University staff are set to stage a series of walkouts from next month in an escalating bitter row over pensions, it has been announced.
Members of the University and College Union (UCU) will stage a wave of strikes – beginning with a two-day walkout next month – if an ongoing dispute is not resolved, the union said.
Lectures, classes and exams at around 61 universities could be hit if UCU pushes ahead with industrial action.
University employers said the prospect of industrial action was “disappointing” as talks over the pension scheme continue.
Following a meeting of its higher education committee, UCU said it will be staging 14-days of escalating action if the row is not resolved.
Action is likely to begin with a two-day walkout on February 22 and 23, followed by three-day, four-day and five-day strikes in future weeks.
Other action could include members working to their contracts, meaning they could refuse to cover classes, reschedule classes lost on strike days or undertake voluntary duties.
Hundreds of thousands of university workers are understood to be enrolled in the USS pensions scheme, mainly those working at older institutions established before 1992.
UCU has been balloting members enrolled in the scheme since November.
The latest round of talks on the USS are due to end on Tuesday.
UCU general secretary Sally Hunt said: “Universities will be hit with levels of strike action not seen before on UK campuses if a deal cannot be done over the future of USS pensions.

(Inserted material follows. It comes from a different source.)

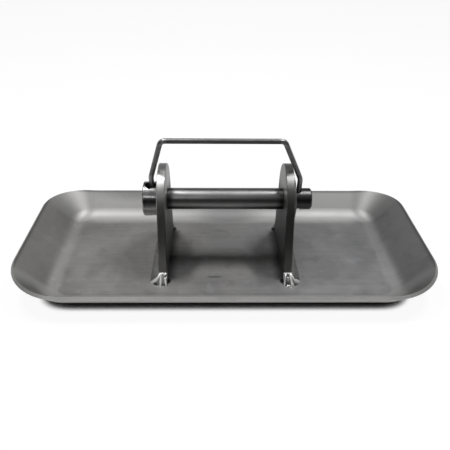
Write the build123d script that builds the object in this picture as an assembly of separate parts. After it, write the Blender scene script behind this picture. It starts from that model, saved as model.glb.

“Members have made it quite clear they are prepared to take action to defend their pensions and the universities need to work with us to avoid widespread disruption.”
A Universities UK (UUK) spokeswoman said: “The prospect of industrial action at 61 out of the 68 higher education institutions balloted by UCU is disappointing as talks between employers and the union on USS pension reform continue.
“A solution to the significant funding challenges facing USS needs to be found.
“UUK’s priority is to put USS on a secure and sustainable footing while offering attractive, market-leading pensions – the very best that can be afforded by both employers and employees.
“We should be under no illusion, this is not a problem that will go away if ignored.
“To retain the status quo would only serve interests in the short term. Without reform now, universities will likely be forced to divert funding allocated from research and teaching to fill a pensions funding gap.
“The option of no reform is a dangerous gamble. It is a risk that employers cannot take.”
The last time the UCU took industrial action over the USS was in November 2014 when it staged a boycott of assessment and marking.
This was called off after two weeks to allow for fresh talks, which resulted in the dispute being resolved.